■ GIVEN INFORMATION
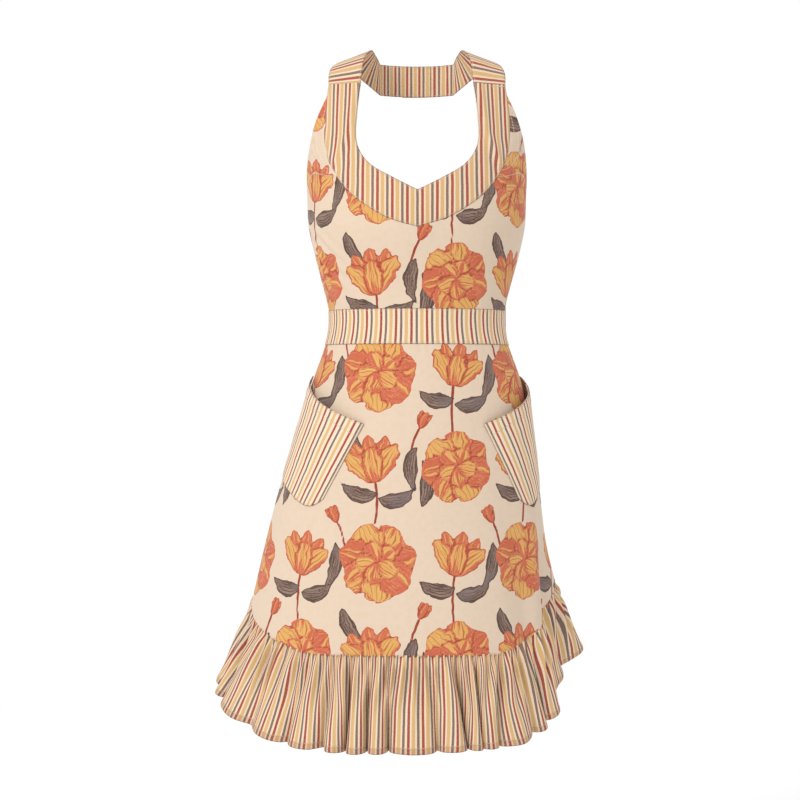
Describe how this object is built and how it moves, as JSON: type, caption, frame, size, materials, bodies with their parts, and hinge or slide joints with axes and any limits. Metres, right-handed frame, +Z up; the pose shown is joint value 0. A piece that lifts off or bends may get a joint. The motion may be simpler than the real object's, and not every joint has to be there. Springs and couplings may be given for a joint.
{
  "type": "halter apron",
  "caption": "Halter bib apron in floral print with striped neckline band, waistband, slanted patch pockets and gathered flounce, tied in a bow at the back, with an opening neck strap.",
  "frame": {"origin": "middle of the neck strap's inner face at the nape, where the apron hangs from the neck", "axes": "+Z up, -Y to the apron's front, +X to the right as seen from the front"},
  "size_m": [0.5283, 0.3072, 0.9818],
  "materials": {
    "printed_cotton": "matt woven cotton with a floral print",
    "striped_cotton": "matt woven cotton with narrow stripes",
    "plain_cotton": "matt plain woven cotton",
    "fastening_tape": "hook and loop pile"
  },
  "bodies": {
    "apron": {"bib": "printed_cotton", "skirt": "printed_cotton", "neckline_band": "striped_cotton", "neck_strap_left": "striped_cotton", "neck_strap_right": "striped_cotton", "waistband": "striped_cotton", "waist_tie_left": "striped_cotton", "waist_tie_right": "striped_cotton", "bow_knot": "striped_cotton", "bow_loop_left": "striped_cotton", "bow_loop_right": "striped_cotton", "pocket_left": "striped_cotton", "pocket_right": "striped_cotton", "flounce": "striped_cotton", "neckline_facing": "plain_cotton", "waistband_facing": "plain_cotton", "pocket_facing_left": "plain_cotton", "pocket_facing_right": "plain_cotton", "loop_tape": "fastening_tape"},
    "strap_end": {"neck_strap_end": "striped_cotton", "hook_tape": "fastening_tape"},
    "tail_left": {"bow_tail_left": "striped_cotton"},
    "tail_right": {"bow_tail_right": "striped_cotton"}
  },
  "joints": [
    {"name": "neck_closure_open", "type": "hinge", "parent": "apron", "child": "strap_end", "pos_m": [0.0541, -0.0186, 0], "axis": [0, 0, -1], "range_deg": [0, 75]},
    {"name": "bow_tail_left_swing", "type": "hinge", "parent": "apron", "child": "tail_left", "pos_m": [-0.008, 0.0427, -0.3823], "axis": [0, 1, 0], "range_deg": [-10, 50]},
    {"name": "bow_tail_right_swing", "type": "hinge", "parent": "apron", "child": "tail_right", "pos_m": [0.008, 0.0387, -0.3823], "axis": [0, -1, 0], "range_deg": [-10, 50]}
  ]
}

■ YOUR OBJECTIVE
Write out the full listing, keeping every line exactly as it is.

■ COMPLETED EXERCISE
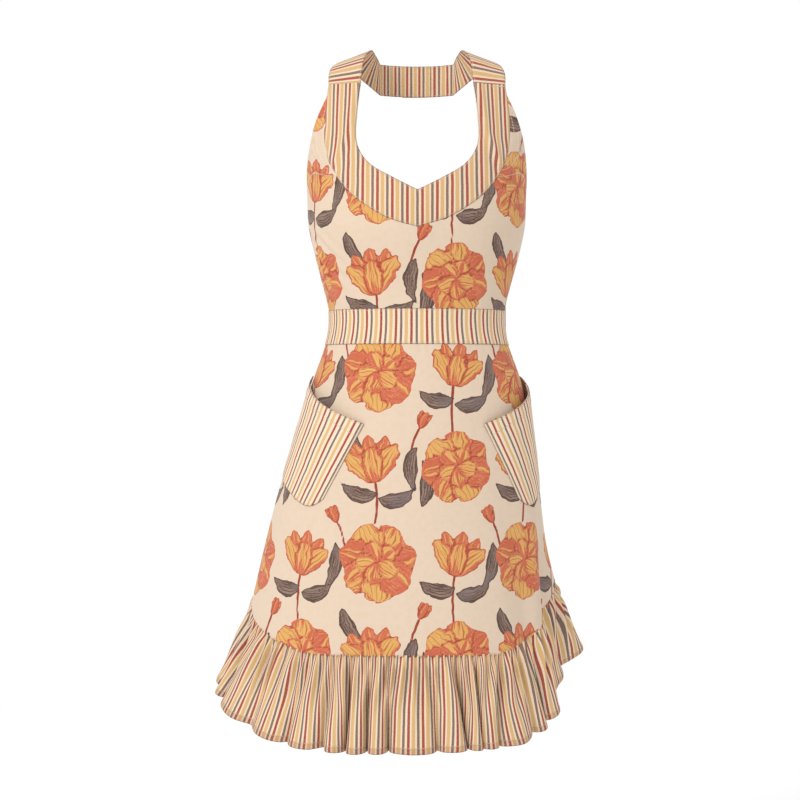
Describe how this object is built and how it moves, as JSON: type, caption, frame, size, materials, bodies with their parts, and hinge or slide joints with axes and any limits. Metres, right-handed frame, +Z up; the pose shown is joint value 0. A piece that lifts off or bends may get a joint. The motion may be simpler than the real object's, and not every joint has to be there. Springs and couplings may be given for a joint.
{
  "type": "halter apron",
  "caption": "Halter bib apron in floral print with striped neckline band, waistband, slanted patch pockets and gathered flounce, tied in a bow at the back, with an opening neck strap.",
  "frame": {"origin": "middle of the neck strap's inner face at the nape, where the apron hangs from the neck", "axes": "+Z up, -Y to the apron's front, +X to the right as seen from the front"},
  "size_m": [0.5283, 0.3072, 0.9818],
  "materials": {
    "printed_cotton": "matt woven cotton with a floral print",
    "striped_cotton": "matt woven cotton with narrow stripes",
    "plain_cotton": "matt plain woven cotton",
    "fastening_tape": "hook and loop pile"
  },
  "bodies": {
    "apron": {"bib": "printed_cotton", "skirt": "printed_cotton", "neckline_band": "striped_cotton", "neck_strap_left": "striped_cotton", "neck_strap_right": "striped_cotton", "waistband": "striped_cotton", "waist_tie_left": "striped_cotton", "waist_tie_right": "striped_cotton", "bow_knot": "striped_cotton", "bow_loop_left": "striped_cotton", "bow_loop_right": "striped_cotton", "pocket_left": "striped_cotton", "pocket_right": "striped_cotton", "flounce": "striped_cotton", "neckline_facing": "plain_cotton", "waistband_facing": "plain_cotton", "pocket_facing_left": "plain_cotton", "pocket_facing_right": "plain_cotton", "loop_tape": "fastening_tape"},
    "strap_end": {"neck_strap_end": "striped_cotton", "hook_tape": "fastening_tape"},
    "tail_left": {"bow_tail_left": "striped_cotton"},
    "tail_right": {"bow_tail_right": "striped_cotton"}
  },
  "joints": [
    {"name": "neck_closure_open", "type": "hinge", "parent": "apron", "child": "strap_end", "pos_m": [0.0541, -0.0186, 0], "axis": [0, 0, -1], "range_deg": [0, 75]},
    {"name": "bow_tail_left_swing", "type": "hinge", "parent": "apron", "child": "tail_left", "pos_m": [-0.008, 0.0427, -0.3823], "axis": [0, 1, 0], "range_deg": [-10, 50]},
    {"name": "bow_tail_right_swing", "type": "hinge", "parent": "apron", "child": "tail_right", "pos_m": [0.008, 0.0387, -0.3823], "axis": [0, -1, 0], "range_deg": [-10, 50]}
  ]
}